Poesia sem religião, religão com poesia: o poder da palavra
O projeto, surgido curiosamente depois dos escândalos envolvendo uma abordagem satírica da religião na curta-metragem La Ricotta, lançada um ano antes, foi casual: estava Pasolini no quarto de um mosteiro para um evento para o qual tinha sido convidado pelo papa João XVIII (a quem o filme é dedicado) quando o congestionamento do trânsito em função da presença do papa na localidade de Assissi impossibitou a deslocação do cineasta. Ficou assim a sós no seu recinto com o Novo Testamento, o qual acabou por consumir o seu imaginário a ponto de pôr de lado os seus outros projetos da altura.
Não interessava a Pasolini desconstruir historicamente essa figura sem cujo “story telling”, contado e recontado através dos séculos, seria mais um dos milhares de profetas que circularam pelas terras israelitas durante centenas de anos. Talvez por isso o filme emocione e agrade os crentes – especialmente aqueles cujas sensibilidades não são dependentes das fórmulas sentimentais dos grandes heróis da Bíblia “hollywoodianos”. Mas e os não-crentes?

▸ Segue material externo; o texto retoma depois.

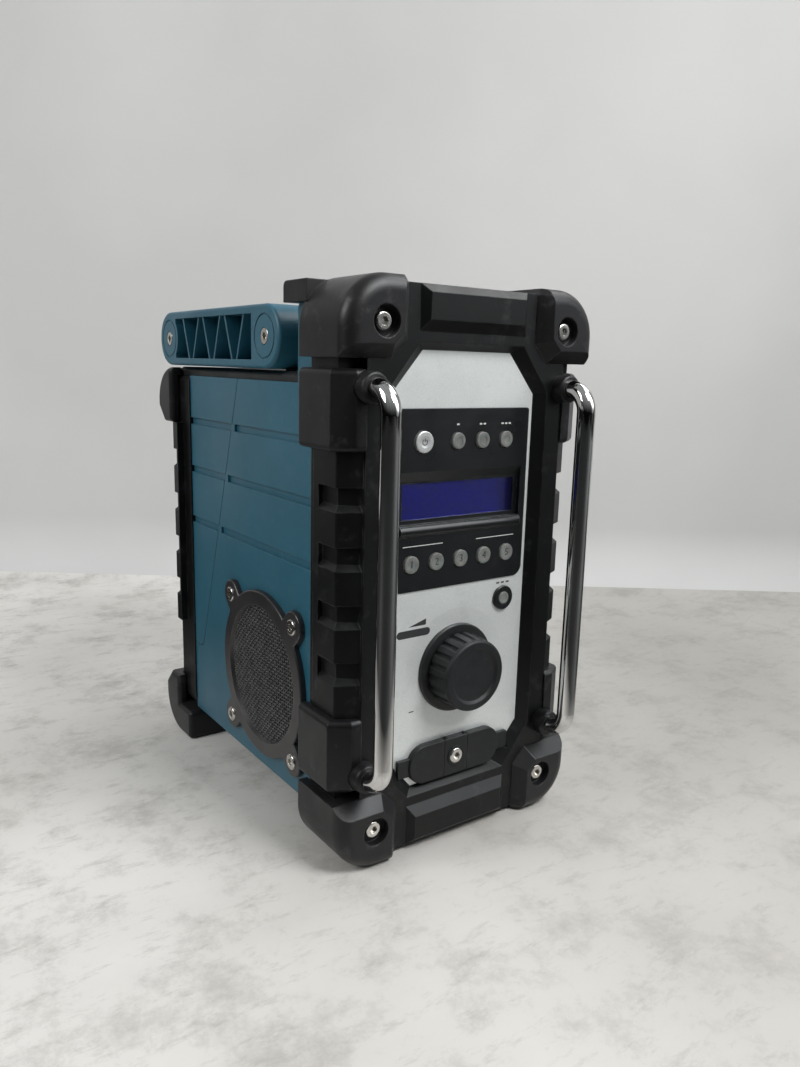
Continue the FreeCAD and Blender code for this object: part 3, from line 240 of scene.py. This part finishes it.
def paleWallFinish():
    # Hung paper backdrop: flat, faintly creased
    finish, tree, shader, where = startFinish("paleBackdropPaper", {
        "Roughness": 0.85, "Specular IOR Level": 0.2})
    patch = spread(tree, softNoise(tree, where, 420.0, 3.0), 0.35, 0.65, 0.0, 1.0)
    tree.links.new(blend(tree, patch, studio["wallColour"], studio["wallPatch"]), shader.inputs["Base Color"])
    return finish


def makeSweep():
    # Floor and wall as one bent sheet, square to the camera's view
    radius = studio["sweepRadius"]
    far = studio["wallDistance"]
    half, steps = studio["sweepHalf"], studio["sweepSteps"]
    profile = [(-half, 0.0)]
    for k in range(steps + 1):
        angle = math.pi / 2 * k / steps
        profile.append((far - radius + radius * math.sin(angle), radius - radius * math.cos(angle)))
    profile.append((far, half))
    ahead = Vector((math.sin(viewYaw), math.cos(viewYaw), 0))
    level = Vector((math.cos(viewYaw), -math.sin(viewYaw), 0))
    start = Vector((cameraSetup["place"][0], cameraSetup["place"][1], 0))
    verts, faces = [], []
    for along, up in profile:
        for side in (-half, half):
            verts.append(start + ahead * along + level * side + Vector((0, 0, up)))
    for i in range(len(profile) - 1):
        faces.append((2 * i, 2 * i + 1, 2 * i + 3, 2 * i + 2))
    mesh = bpy.data.meshes.new("sweep")
    mesh.from_pydata(verts, [], faces)
    mesh.materials.append(paleFloorFinish())
    mesh.materials.append(paleWallFinish())
    for face in mesh.polygons:
        face.use_smooth = True
        face.material_index = 0 if face.index < studio["floorFaces"] else 1
    sweep = bpy.data.objects.new("sweep", mesh)
    scene.collection.objects.link(sweep)


def softLamp(name):
    lamp = bpy.data.lights.new(name + "Lamp", "AREA")
    lamp.energy = studio[name + "Power"]
    lamp.size = studio[name + "Size"]
    holder = bpy.data.objects.new(name + "Lamp", lamp)
    scene.collection.objects.link(holder)
    place = Vector(studio[name + "Place"])
    holder.location = place
    holder.rotation_euler = (Vector(studio["lampAim"]) - place).to_track_quat("-Z", "Y").to_euler()


def reflectedZone(tree, direction, zone):
    # Amount, 0 to 1, of a soft box that only glossy rays meet in this direction
    meeting = addNode(tree, "VectorMath", {"operation": "DOT_PRODUCT"}, {0: direction})
    meeting.inputs[1].default_value = Vector(zone["aim"]).normalized()
    inside = spread(tree, meeting.outputs["Value"], zone["edge"], zone["core"], 0.0, zone["strength"])
    glossy = addNode(tree, "LightPath").outputs["Is Glossy Ray"]
    return addNode(tree, "Math", {"operation": "MULTIPLY"}, {0: inside, 1: glossy}).outputs[0]


def makeRoomLight():
    # Pale above and dark low down, which gives the chrome its dark streaks; plain pale where the camera sees it
    world = bpy.data.worlds.new("paleRoom")
    scene.world = world
    world.use_nodes = True
    tree = world.node_tree
    background = tree.nodes["Background"]
    direction = addNode(tree, "TexCoord").outputs["Generated"]
    height = addNode(tree, "SeparateXYZ", {}, {0: direction})
    upward = spread(tree, height.outputs["Z"], 0.05, 0.75, 0.0, 1.0)
    banded = addNode(tree, "TexWave", {"Scale": 0.9, "Distortion": 2.2, "Detail": 1.0}, {"Vector": direction})
    mixed = addNode(tree, "Math", {"operation": "MULTIPLY"},
                    {0: upward, 1: spread(tree, banded.outputs["Fac"], 0.1, 0.9, 0.72, 1.0)}).outputs[0]
    overhead = reflectedZone(tree, direction, studio["overheadZone"])
    window = reflectedZone(tree, direction, studio["windowZone"])
    paleness = addNode(tree, "Math", {"operation": "MAXIMUM"}, {0: mixed, 1: window}).outputs[0]
    seen = addNode(tree, "LightPath").outputs["Is Camera Ray"]
    shown = addNode(tree, "Math", {"operation": "MAXIMUM"}, {0: paleness, 1: seen}).outputs[0]
    tree.links.new(blend(tree, shown, studio["worldLow"], studio["worldTop"]), background.inputs["Color"])
    both = addNode(tree, "Math", {"operation": "ADD"}, {0: overhead, 1: window}).outputs[0]
    strength = addNode(tree, "Math", {"operation": "ADD", 0: studio["worldStrength"]}, {1: both}).outputs[0]
    tree.links.new(strength, background.inputs["Strength"])


makeSweep()
for lampName in ("key", "side", "top"):
    softLamp(lampName)
makeRoomLight()
print("floor, backdrop and light made")


# Finishes

# Rubberised PP, injection moulded with a fine spark-eroded grain: even dark grey, soft sheen, rubbed edges
rubberisedFrame = mouldedFinish("rubberisedPolypropylene", {
    "shader": {"IOR": 1.49, "Specular IOR Level": 0.3},
    "colour": "#0a0b0c", "patchColour": "#0f1011", "patchMm": 60.0,
    "dustColour": "#6d6f70", "dustMm": 14.0, "dust": 0.18,
    "edgeMm": 0.7, "rub": 0.55, "rubColour": "#65696b",
    "smudgeMm": 35.0, "roughLow": 0.34, "roughHigh": 0.48, "grainMm": 0.6, "grainStrength": 0.22})

# Thermoplastic elastomer, overmoulded: softer and blacker, smudged by hands, scuffed on the corners
bumperRubber = mouldedFinish("overmouldedElastomer", {
    "shader": {"IOR": 1.5, "Specular IOR Level": 0.35, "Sheen Weight": 0.04, "Sheen Roughness": 0.5},
    "colour": "#101012", "patchColour": "#151517", "patchMm": 42.0,
    "dustColour": "#77757a", "dustMm": 10.0, "dust": 0.2,
    "edgeMm": 0.9, "rub": 0.5, "rubColour": "#6a686c",
    "smudgeMm": 24.0, "roughLow": 0.34, "roughHigh": 0.5, "grainMm": 0.8, "grainStrength": 0.2})

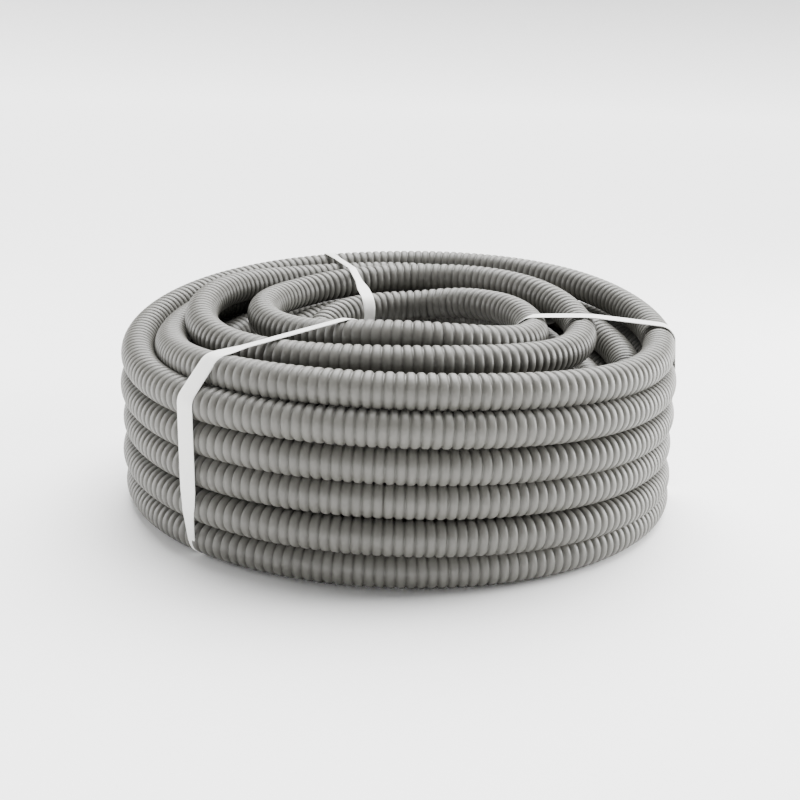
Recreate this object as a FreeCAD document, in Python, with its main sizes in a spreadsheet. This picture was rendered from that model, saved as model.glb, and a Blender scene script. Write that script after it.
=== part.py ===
"""Coiled caravan waste hose tied with three flat straps.

One long corrugated hose lies wound in five layers, six rows high, and three flat
plastic straps tie the coil. The coil is one closed solid with the hose's rows on
its outside. The free end of the hose is a short open tube on the floor. Each strap
is a closed band round the bundle.

Frame: +Z up, the floor at Z = 0, the origin on the floor under the coil's centre.
Azimuths turn about Z from the front (-Y) towards the right (+X), in degrees.
"""
import FreeCAD, Part
import math
import os

import Sketcher
from FreeCAD import Placement, Rotation, Vector

SIZES = {
    # Hose
    "hose_od": 31.0,            # over the ribs
    "hose_bore": 25.0,          # the 1 inch bore that a waste outlet takes
    # Coil
    "outer_turn_radius": 254.0, # coil axis to the hose's centreline, outside layer
    "row_count": 6,             # rows in the outside layer
    "row_nesting": 0.2,         # a row's ribs sit this far into the row below
    "layer_gap": 0.0,           # free space from one layer to the next
    "ring_b_layer": 2,          # layers inside the outside one, of the middle high ring
    "ring_c_layer": 4,          # and of the innermost high ring
    "ring_b_lift": 0.0,         # height of ring b over the outside layer's top row
    "ring_c_lift": 7.5,         # and of ring c, which lies loose on top
    "low_rows": 5,              # rows in the layers between the high rings
    "valley_reach": 6.0,        # valley between two rows, outside their centreline
    # Free end of the hose
    "end_length": 110.0,
    "end_azimuth": 215.0,
    "end_clearance": 0.3,
    # Straps
    "strap_width": 18.0,
    "strap_thickness": 0.8,
    "strap_clearance": 0.3,
    "strap_floor_gap": 0.2,     # from the floor to the strap's underside
    "strap_left_azimuth": -38.0,
    "strap_right_azimuth": 76.0,
    "strap_back_azimuth": 204.0,
}
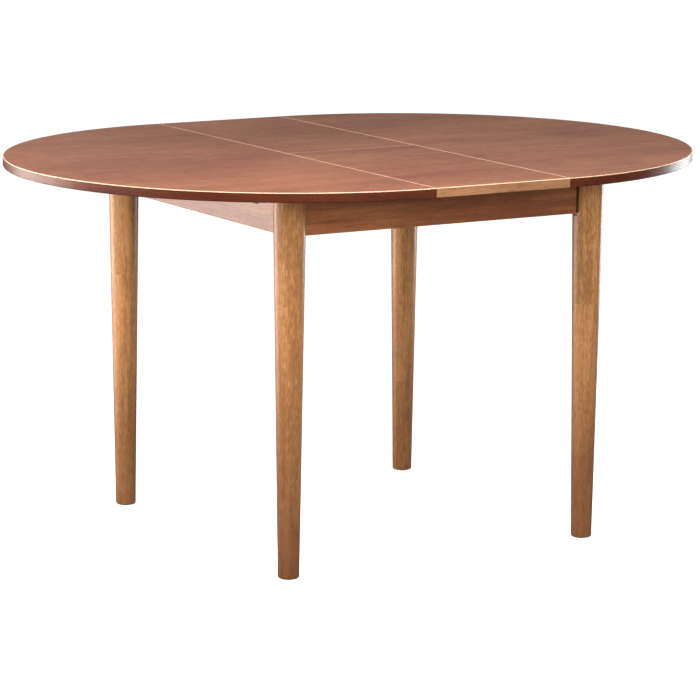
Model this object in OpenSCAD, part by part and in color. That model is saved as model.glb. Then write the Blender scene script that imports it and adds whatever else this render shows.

Mitologia cristã para não-crentes
Ainda hoje o filme impressiona pela aridez de sua abordagem místico/neorealista – seco e radical como uma existência monástica no deserto. Pasolini, enquanto autor do argumento, propõe uma aproximação que confere aos escritos do Evangelho uma poderosa consistência, onde o valor da palavra é único e em consonância com esse Jesus austero, para quem apenas as crianças lhe merecem um sorriso e alguma condescendência.
Expulsando comerciantes (e marxistas…) do templo: a pobreza real
Por estas alturas, o marxismo ia dando sinais de desgaste. Pasolini compreendia que este sistema filosófico-intelectual estava se dissolvendo de forma irrevogável na imensidão do alcance das práticas e valores pequeno-burgueses.
Ao mesmo tempo, tal como o mergulho na vida do subproletariado, com os seus expedientes de burla à lei e a sua moralidade (ou falta dela) incómoda, tinha perturbado os seus pares de esquerda (ver Accattone e Mamma Roma), a radicalíssima viragem rumo a um filme de textura mística mostrava novamente um realizador fiel a si próprio. Se Pasolini considerava-se um marxista, certamente agradar os seus pares estava longe de ser um dos seus objetivos.
De resto, ele não via qualquer contradição na sua abordagem – duramente atacada, por exemplo, em Paris, pelos marxistas – que viam uma cedência do cineasta à religiosidade mística (o ópio do povo…) – e que mereceu de Sarte um sardónico comentário dito num encontro entre os dois: “Estaline ressuscitou Ivan, o Terrível; Cristo ainda não foi reabilitado pelos marxistas”.
Para o cineasta, pelo contrário, o misticismo e a crença nos milagres eram atributos das mentalidade popular e falar neles era aproximar-se das populações mais pobres.. Por isso é mesmo é que Evangelho Segundo Mateus é rodado em pequenas cidades do sul da Itália – cuja pobreza real contrastava com o comércio omnipresente que o cineasta encontrou nos antigos caminhos da Palestina.